In the Hebrew scriptures, all Jews were the sons and daughters of God. He was their father, they were his children. It was their covenant with God. They would be his chosen people and he would be their God. But if you read the Bible, you see this did not mean God let them off the hook. It meant he held them to higher standards than he held anyone else.

When you pick up sacred teachings, they take your measure. You may think you can make a movie like a spaghetti crucifixion to reduce a noble and complex religion to your private obsessions, but you can’t. You’ve violated something sacred, and you’ll eventually be exposed for it, because it is our job, the job of all believers, all citizens, all who believe in justice, truth and love to expose those who degrade our noblest ideals.

Wittgenstein was right, I think. We should be very careful of claiming too much familiarity with sacred things. Because they are not trinkets, and we may not use them however we please. They have a kind of spirit about them, and when we dishonor that spirit, others who see and understand it judge us for demeaning something we didn’t have the right to demean.

Don’t get me wrong. I think we should try to define ourselves by the light of our highest ideals, our noblest words: God, country, truth, justice, love and the rest of them. Holding a religious belief means we want to be judged by the highest standards, nothing less.

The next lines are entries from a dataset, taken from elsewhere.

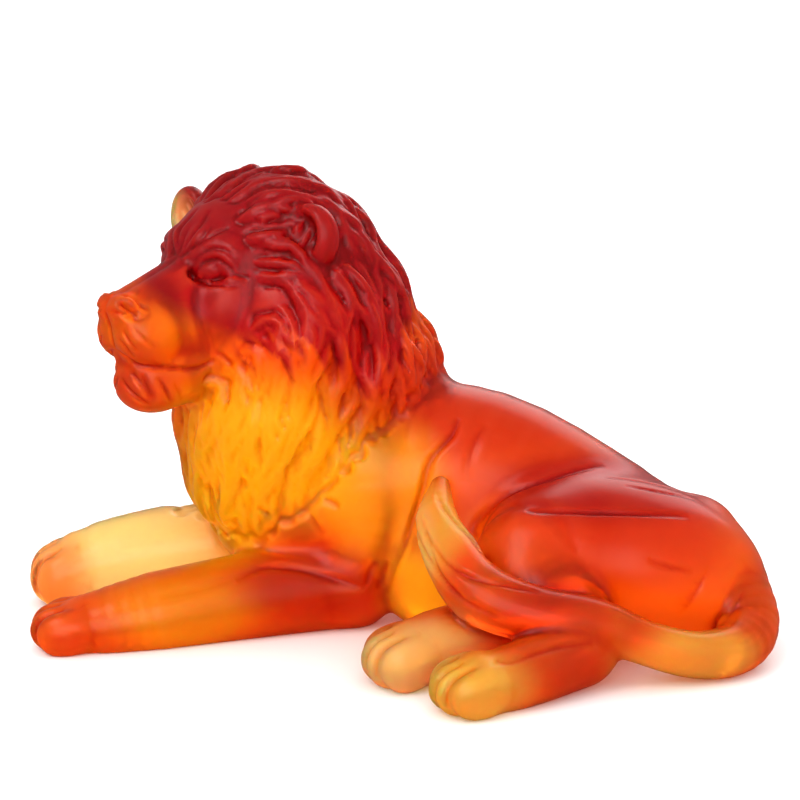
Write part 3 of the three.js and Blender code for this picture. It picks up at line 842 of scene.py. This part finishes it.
# Where each colour of the melt gathers: place, reach and strength
MELT = (
    ("flame", (30, 20, 92), (80, 46, 28), 1.0),
    ("flame", (84, -20, 62), (60, 46, 22), 1.0),
    ("amber", (-52, 6, 78), (46, 40, 34), 1.0),
    ("amber", (-76, 14, 48), (26, 30, 30), 0.9),
    ("amber", (-8, -2, 62), (26, 26, 30), 0.6),
    ("amber", (6, -10, 18), (16, 26, 22), 0.9),
    ("amber", (-88, -18, 14), (34, 22, 16), 0.5),
    ("straw", (-110, 50, 20), (72, 26, 30), 1.0),
    ("orange", (-152, 38, 14), (22, 26, 24), 0.55),
    ("flame", (-36, -4, 20), (38, 16, 14), 0.7),
    ("flame", (-122, -26, 8), (20, 14, 10), 0.35),
    ("straw", (4, -74, 12), (36, 18, 20), 1.0),
    ("honey", (24, -104, 10), (28, 18, 18), 1.0),
    ("honey", (116, -70, 12), (36, 16, 13), 0.9),
    ("honey", (14, -40, 54), (14, 28, 24), 1.0),
    ("straw", (8, -48, 52), (6, 26, 20), 0.7),
    ("flame", (52, -64, 30), (26, 18, 15), 0.9),
    ("flame", (62, -80, 10), (16, 16, 12), 0.6),
    ("flame", (88, -40, 46), (44, 20, 16), 0.7),
    ("ruby", (84, -22, 66), (52, 36, 11), 1.0),
    ("ruby", (100, 10, 62), (46, 40, 12), 0.7),
    ("flame", (-10, 4, 104), (26, 22, 24), 0.7),
    ("flame", (-100, -8, 106), (15, 12, 8), 0.5),
    ("amber", (-100, -4, 128), (18, 16, 11), 0.35),
)
# Above this line, given as height over the distance back from the reference point, the melt is crimson
CRIMSON_EDGE = (
    (-125, 160),
    (-109, 151),
    (-98, 141),
    (-79, 128),
    (-60, 120),
    (-28, 117),
    (-14, 102),
    (-2, 108),
    (8, 138),
    (20, 175),
)
# How far its edge fades, how far it drifts up and down, and in how many waves round the neck
CRIMSON_FADE = 6
CRIMSON_DRIFT = 9
DRIFT_WAVES = (19, 43)
# A painted glow of light through the thin far ear, in the straw colour: place and reach
FAR_EAR_GLOW = ((-96, 60, 160), (9, 12, 13))


def relief(mesh):
    """How far each point stands out of its surroundings, from -1 in a groove to 1 on a ridge."""
    calm = mesh.copy()
    softened(calm, 0.5, 14)
    rise = ((mesh_points(mesh) - mesh_points(calm)) * mesh_points(mesh, "vector")).sum(axis=1)
    bpy.data.meshes.remove(calm)
    return np.clip(rise / MM / 0.5, -1, 1)


def melt_colours_with_painted_shade(points, rise, drift, sizes):
    """The colour of the melt at each point, darkened by painted shade in the grooves and paled by a painted
    highlight on the ridges.

    The crimson runs further down some strands than others, by their drift.
    """
    colours = np.tile(sizes.orange, (len(points), 1))
    for name, place, reach, strength in MELT:
        near = np.linalg.norm((points - place) / np.array(reach, float), axis=1)
        share = np.clip((1.3 - near) / 0.75, 0, 1)[:, None]
        share = strength * share * share * (3 - 2 * share)
        colours += (np.array(getattr(sizes, name)) - colours) * share
    edge = np.interp(points[:, 0], *np.array(CRIMSON_EDGE, float).T)
    share = np.clip((points[:, 2] - edge + CRIMSON_DRIFT * drift) / CRIMSON_FADE / 2 + 0.5, 0, 1)[:, None]
    colours += (np.array(sizes.crimson) - colours) * share * share * (3 - 2 * share)
    # Painted glow: the far ear is paled to straw, as if light shone through its thin crystal
    clear = np.linalg.norm((points - FAR_EAR_GLOW[0]) / np.array(FAR_EAR_GLOW[1], float), axis=1)
    share = np.clip((1.3 - clear) / 0.5, 0, 1)[:, None]
    colours += (np.array(sizes.straw) - colours) * share
    # Painted shade darkens and deepens the colour in the grooves, and a painted highlight pales the ridges
    low = np.maximum(-rise, 0)[:, None]
    high = np.maximum(rise, 0)[:, None]
    return np.maximum(colours, 1e-5) ** (1 + 0.6 * low) * (1 - 0.2 * low) + 0.05 * high * (1, 0.5, 0.3)


def colour_melt(mesh, neck, passed, sizes):
    """Write the melt's colour, with its painted shade, highlight and glow, at each point of a mesh. It drifts
    from strand to strand round the neck.
    """
    points = read_points(mesh)
    turn = turn_round(neck, points)
    waves = sum(np.sin(count * turn) for count in DRIFT_WAVES)
    drift = waves / len(DRIFT_WAVES) * nearness(hair_gap(points, passed), *DRIFT_REACH)
    colours = melt_colours_with_painted_shade(points, relief(mesh), drift, sizes)
    # The melt attribute holds the crystal's colour together with the painted shade in the grooves, the
    # painted highlight on the ridges and the painted glow of the far ear
    melt = mesh.color_attributes.new("melt", "FLOAT_COLOR", "POINT")
    melt.data.foreach_set("color", np.column_stack([colours, np.ones(len(colours))]).ravel())


def crystal(sizes):
    """Satin crystal that takes its colour from the melt and deepens it where it is thick."""
    material = bpy.data.materials.new("satin_crystal")
    material.use_nodes = True
    nodes, links = material.node_tree.nodes, material.node_tree.links
    shader = nodes["Principled BSDF"]
    colours = nodes.new("ShaderNodeAttribute")
    colours.attribute_name = "melt"
    # The melt colour has painted shade in its grooves, a painted highlight on its ridges and a painted glow
    # on the far ear
    links.new(colours.outputs["Color"], shader.inputs["Base Color"])
    shader.inputs["Roughness"].default_value = sizes.satin
    shader.inputs["Specular IOR Level"].default_value = 0.25
    shader.inputs["IOR"].default_value = 1.5
    shader.inputs["Transmission Weight"].default_value = sizes.clearness
    shader.inputs["Subsurface Weight"].default_value = 1.0
    shader.inputs["Subsurface Scale"].default_value = 0.015
    inside = nodes.new("ShaderNodeVolumeAbsorption")
    inside.inputs["Color"].default_value = (1, 0.5, 0.1, 1)
    inside.inputs["Density"].default_value = 10
    links.new(inside.outputs["Volume"], nodes["Material Output"].inputs["Volume"])
    return material


# Studio


def flagged(tree, full, mirrored_share, socket):
    """A level that drops where the crystal mirrors it, as if dark flags stood in front of the lion."""
    path = tree.nodes.new("ShaderNodeLightPath")
    gloss = tree.nodes.new("ShaderNodeMath")
    gloss.operation = "MULTIPLY"
    tree.links.new(path.outputs["Is Reflection Ray"], gloss.inputs[0])
    tree.links.new(path.outputs["Is Glossy Ray"], gloss.inputs[1])
    level = tree.nodes.new("ShaderNodeMath")
    level.operation = "MULTIPLY_ADD"
    tree.links.new(gloss.outputs[0], level.inputs[0])
    level.inputs[1].default_value = -full * (1 - mirrored_share)
    level.inputs[2].default_value = full
    tree.links.new(level.outputs[0], socket)


def white_room():
    """A white room that lights the lion from all sides."""
    world = bpy.data.worlds.new("white")
    world.use_nodes = True
    background = world.node_tree.nodes["Background"]
    background.inputs["Color"].default_value = (1, 1, 1, 1)
    flagged(world.node_tree, *ROOM_LEVEL, background.inputs["Strength"])
    return world


def paper_floor():
    """A pale paper floor that runs out of view on all sides."""
    bm = bmesh.new()
    bmesh.ops.create_grid(bm, x_segments=1, y_segments=1, size=PAPER_SIZE)
    mesh = bpy.data.meshes.new("floor")
    bm.to_mesh(mesh)
    bm.free()
    paper = bpy.data.materials.new("pale_paper")
    paper.use_nodes = True
    shader = paper.node_tree.nodes["Principled BSDF"]
    flagged(paper.node_tree, *PAPER_LEVEL, shader.inputs["Base Color"])
    shader.inputs["Roughness"].default_value = 0.9
    mesh.materials.append(paper)
    floor = bpy.data.objects.new("floor", mesh)
    floor.location.z = -0.0002
    return floor


def softbox(name, place, width, power, highlight):
    """A soft square light that looks at the lion."""
    light = bpy.data.lights.new(name, "AREA")
    light.size = width
    light.energy = power
    lamp = bpy.data.objects.new(name, light)
    lamp.location = place
    lamp.rotation_euler = (Vector(LIT_PLACE) - Vector(place)).to_track_quat("-Z", "Y").to_euler()
    lamp.visible_glossy = highlight
    return lamp


def camera_on_stand():
    """A camera square on to the lion's left side, looking a little down at it."""
    camera = bpy.data.cameras.new("camera")
    camera.lens = LENS
    camera.sensor_width = SENSOR
    eye = bpy.data.objects.new("camera", camera)
    target = Vector((REFERENCE[0], REFERENCE[1], TARGET_HEIGHT)) * MM
    tilt = math.radians(CAMERA_TILT)
    eye.location = target + CAMERA_DISTANCE * Vector((0, -math.cos(tilt), math.sin(tilt)))
    eye.rotation_euler = (math.radians(90) - tilt, 0, 0)
    return eye


# Add-on


def metres(name, description, default):
    """A length that the user may change."""
    return bpy.props.FloatProperty(
        name=name, description=description, default=default, min=0.0002, unit="LENGTH"
    )


def amount(name, description, default):
    """A share from none to all that the user may change."""
    return bpy.props.FloatProperty(
        name=name, description=description, default=default, subtype="FACTOR", min=0, max=1
    )


def tint(name, description, colour):
    """A colour that the user may change."""
    return bpy.props.FloatVectorProperty(
        name=name, description=description, default=colour, subtype="COLOR", min=0, max=1
    )


class LionSizes(bpy.types.PropertyGroup):
    """The strands of the mane, the fineness of the carving, and the crystal's finish and colours"""

    rows: bpy.props.IntProperty(name="Rows", description="Rows of strands down the mane", default=15, min=4)
    strands_round: bpy.props.IntProperty(
        name="Strands round", description="Strands in each row", default=50, min=8
    )
    strand_length: metres("Strand length", "Length of a strand", 0.038)
    strand_width: metres("Strand width", "Width of a strand", 0.0046)
    grain: metres("Grain", "Finest size that the carving holds", 0.0009)
    triangles: bpy.props.IntProperty(
        name="Triangles", description="Most triangles in the carved mesh", default=190000, min=1000
    )
    satin: amount("Satin", "Roughness of the satin surface", 0.28)
    clearness: amount("Clearness", "How much light goes through the crystal", 0.76)
    crimson: tint("Crimson", "Colour of the head and the top of the mane", (0.40, 0.001, 0.012))
    ruby: tint("Ruby", "Colour of the top of the haunch", (0.36, 0.002, 0.002))
    flame: tint("Flame", "Colour of the back and the elbow", (0.56, 0.038, 0.002))
    orange: tint("Orange", "Colour of the melt where nothing else gathers", (0.84, 0.17, 0.003))
    amber: tint("Amber", "Colour of the chest", (1.0, 0.76, 0.008))
    honey: tint("Honey", "Colour of the paws and the tail", (1.0, 0.68, 0.12))
    straw: tint("Straw", "Colour of the far foreleg", (1.0, 0.86, 0.36))


class CastLion(bpy.types.Operator):
    """Carve the lion over its solid and give it its crystal"""

    bl_idname = "crystal_lion.cast"
    bl_label = "Cast lion"

    def execute(self, context):
        sizes = context.scene.lion_sizes
        neck = smooth_line(NECK_LINE, 10)
        carved, passed = carved_mesh(neck, sizes)
        ratio = min(1, sizes.triangles / (2 * len(carved.polygons)))
        fine = through_modifier(carved, "DECIMATE", ratio=ratio)
        fine.name = "lion_carving"
        fine.shade_smooth()
        fine.materials.clear()
        fine.materials.append(crystal(sizes))
        colour_melt(fine, neck, passed, sizes)
        lion = bpy.data.objects.new("crystal_lion", fine)
        context.scene.collection.objects.link(lion)
        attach(lion, "root")
        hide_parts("lion")
        return {"FINISHED"}


class LightStage(bpy.types.Operator):
    """Lay the pale floor, hang the soft lights and set the camera"""

    bl_idname = "crystal_lion.stage"
    bl_label = "Light stage"

    def execute(self, context):
        scene = context.scene
        floor = paper_floor()
        scene.collection.objects.link(floor)
        for light in LIGHTS:
            scene.collection.objects.link(softbox(*light))
        scene.camera = camera_on_stand()
        scene.collection.objects.link(scene.camera)
        scene.world = white_room()
        scene.view_settings.view_transform = "Standard"
        scene.view_settings.exposure = EXPOSURE
        scene.view_settings.gamma = GAMMA
        return {"FINISHED"}


class LionPanel(bpy.types.Panel):
    """The lion's sizes and colours, and a button for each step"""

    bl_label = "Crystal Lion"
    bl_idname = "VIEW3D_PT_crystal_lion"
    bl_space_type = "VIEW_3D"
    bl_region_type = "UI"
    bl_category = "Crystal Lion"

    def draw(self, context):
        for name in LionSizes.__annotations__:
            self.layout.prop(context.scene.lion_sizes, name)
        self.layout.operator(CastLion.bl_idname)
        self.layout.operator(LightStage.bl_idname)


CLASSES = (LionSizes, CastLion, LightStage, LionPanel)


def register():
    """Make the sizes, steps and panel known."""
    for each in CLASSES:
        bpy.utils.register_class(each)
    bpy.types.Scene.lion_sizes = bpy.props.PointerProperty(type=LionSizes)


def unregister():
    """Take them away again."""
    del bpy.types.Scene.lion_sizes
    for each in reversed(CLASSES):
        bpy.utils.unregister_class(each)


def main():
    """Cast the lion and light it."""
    register()
    bpy.ops.crystal_lion.cast()
    bpy.ops.crystal_lion.stage()


if __name__ == "__main__":
    main()
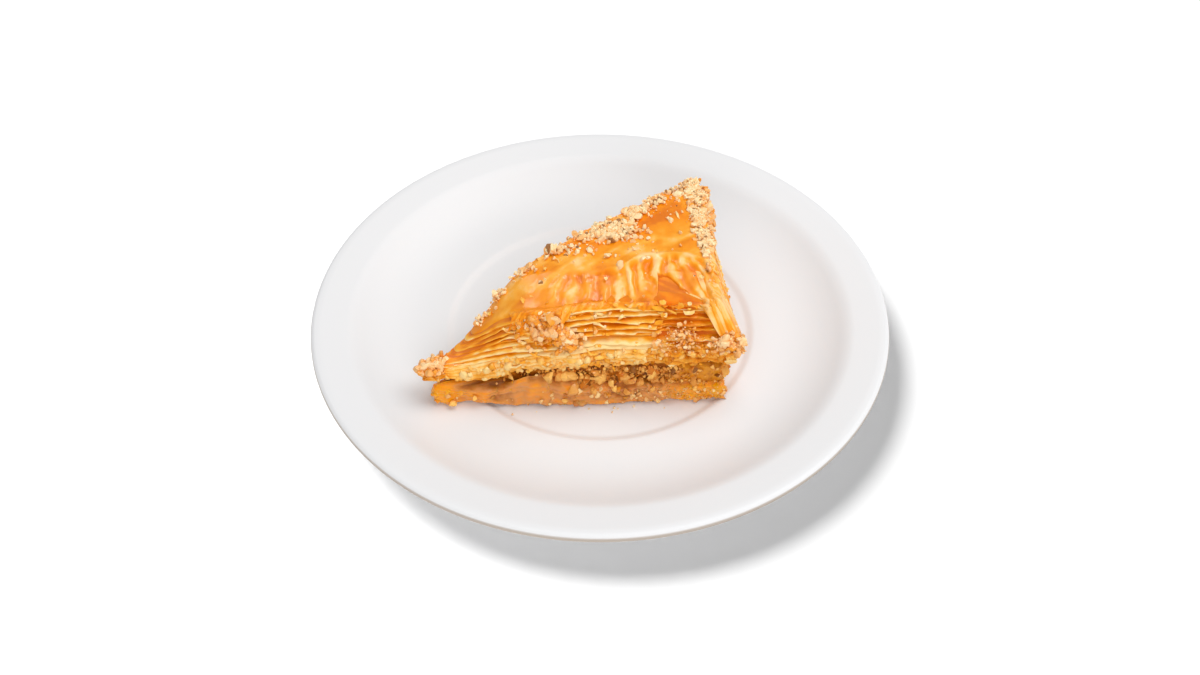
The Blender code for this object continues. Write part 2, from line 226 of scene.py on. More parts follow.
@dataclass
class Skin:
    """A surface on its way to a mesh: points in millimetres, triangles and values at the points."""

    points: Array
    faces: Array
    values: dict[str, Array] = field(default_factory=dict)

    def triangles(self) -> tuple[Array, Array, Array]:
        """Measures the triangles.

        Returns:
            Their middles, their unit normals and their areas in square millimetres.
        """
        corners = self.points[self.faces]
        a, b, c = np.moveaxis(corners, 1, 0)
        cross = np.cross(b - a, c - a)
        double = np.linalg.norm(cross, axis=1)
        return corners.mean(axis=1), cross / np.maximum(double, 1e-12)[:, None], double / 2.0

    def piece(
        self, name: str, material: bpy.types.Material, slot: Slot, node: Node, sharp: float = 180.0
    ) -> bpy.types.Object:
        """Makes the mesh and its object, riding on the root body.

        Args:
            name: The piece's name.
            material: Its finish.
            slot: The material slot that the finish belongs to; not used.
            node: The solid that the piece stands for.
            sharp: Edges that bend more than this many degrees stay sharp.

        Returns:
            The finished object.
        """
        mesh = bpy.data.meshes.new(name)
        mesh.vertices.add(len(self.points))
        mesh.vertices.foreach_set("co", (self.points * MM).astype(np.float32).ravel())
        mesh.loops.add(self.faces.size)
        mesh.loops.foreach_set("vertex_index", self.faces.astype(np.int32).ravel())
        mesh.polygons.add(len(self.faces))
        mesh.polygons.foreach_set("loop_start", np.arange(0, self.faces.size, 3, dtype=np.int32))
        mesh.update(calc_edges=True)
        for label, value in self.values.items():
            layer = mesh.attributes.new(label, "FLOAT", "POINT")
            layer.data.foreach_set("value", np.asarray(value, dtype=np.float32).ravel())
        mesh.shade_smooth()
        if sharp < 180.0:
            mesh.set_sharp_from_angle(angle=math.radians(sharp))
        mesh.materials.append(material)
        piece = bpy.data.objects.new(name, mesh)
        bpy.context.scene.collection.objects.link(piece)
        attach(piece, "root")
        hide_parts(node.value)
        LOG.info("%s: %d triangles", name, len(self.faces))
        return piece


def grid_faces(rows: int, columns: int, closed: bool) -> Array:
    """Triangles of a grid of points that is stored row by row.

    Args:
        rows: Rows of points.
        columns: Points in a row.
        closed: Whether each row joins its last point to its first.

    Returns:
        Three point indices for each triangle, facing out where rows run anticlockwise and rise.
    """
    index = np.arange(rows * columns).reshape(rows, columns)
    beside = np.roll(index, -1, axis=1) if closed else index[:, 1:]
    index = index if closed else index[:, :-1]
    lower = np.stack([index[:-1], beside[:-1], beside[1:]], axis=-1)
    upper = np.stack([index[:-1], beside[1:], index[1:]], axis=-1)
    return np.concatenate([lower.reshape(-1, 3), upper.reshape(-1, 3)])


def doubled_faces(rows: int, columns: int) -> Array:
    """Triangles of a thin closed leaf: two grids of points, and a band round their rims.

    Args:
        rows: Rows of points in each grid.
        columns: Points in a row.

    Returns:
        Three point indices for each triangle; the first grid faces out where rows run
        anticlockwise and descend, and the second faces the other way.
    """
    grid = grid_faces(rows, columns, False)
    start = rows * columns
    index = np.arange(start).reshape(rows, columns)
    rim = np.concatenate([index[0, :-1], index[:-1, -1], index[-1, :0:-1], index[:0:-1, 0]])
    follow = np.roll(rim, -1)
    near = np.stack([rim, follow, follow + start], axis=-1)
    far = np.stack([rim, follow + start, rim + start], axis=-1)
    return np.concatenate([grid[:, ::-1], grid + start, near, far])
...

The poet Rilke once said that we are blessed by the ideals we pursue with a good heart. We become what we worship, which is both the hope of following high ideals, and the danger of worshiping unworthy ideals or simplistic religious or national identities.

And if orthodoxy means holding the right beliefs, we should want to be orthodox in the highest sense. We just have to be sure they are the highest beliefs, not the lowest. We need to keep asking, when we find something that suits us, whether it is also worthy of God.

For that is what is demanded of those who would handle sacred things. Nothing less.